Audio engineer: Itamar Leopold
Cinematographer: David Shushan
Special thanks: Jesse Eric Schmidt

The disparity in American payrates incongruently meets at the poles--the celebrity and homeless person. A stand in for the bygone aristocracy, the American celebrity is virginal demigod allowed the maximum hedonism possible. He or she exists above the law or basic ethical consideration in the sense that trespassing those thresholds only sends he or she further into stardom. The homeless, as a stated group, portray a Grecian chorus, unidentified or individualized. And yet both class's economic reality is a function of their unique identity. Celebrities often maintain their celebrity simply by being who they are (e.g. late Zsa Zsa Gabor, Paris Hilton). And while a mendicant may lack national name recognition, his financial reality remains a function of his identity as a homeless person. A frequent explanation for a homeless person being home is his or her lack of money, due to a lack of employment, due to some other characteristic. In short, they don't do anything productive and so not having money seems the logical conclusion. But celebrities don't necessarily do anything productive, either. In the case of actors specifically, the measure of type-casting reinforces that identity, perpetuating the celebrity to the point of self-impersonation.

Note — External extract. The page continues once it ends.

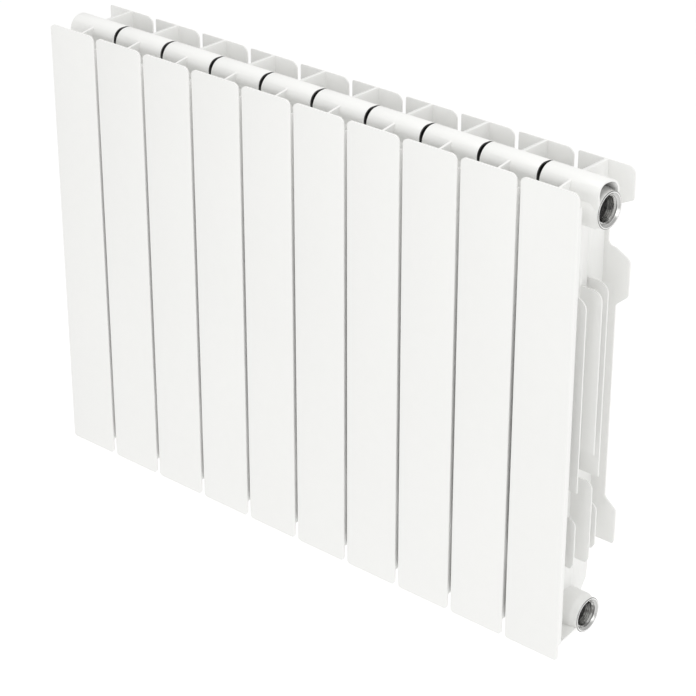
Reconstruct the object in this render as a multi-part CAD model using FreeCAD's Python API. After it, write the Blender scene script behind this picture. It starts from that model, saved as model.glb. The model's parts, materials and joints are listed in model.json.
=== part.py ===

Cold Readings posed a situation wherein the payrate poles were momentarily collapsed, confused, or reinvented. Filming took place at San Francisco's Civic Center, the Club Med for Northern California's homeless population. Daily access to the public sphere's last bastion, the library, as well as plenty of lawns, bus interchanges, and one of city's seven subway stations attracts non-specific destinationed individuals, as well as city officials. Passersby, who almost assuredly were individuals without a permanent address, were paid at a rate of $60/hour to read quotations from celebrities regarding the latter's first encounter with something. No rehearsal or second take was allowed. For a moment, the tales of struggle, both personal or more superficially creatively, were uttered by a more believable voice.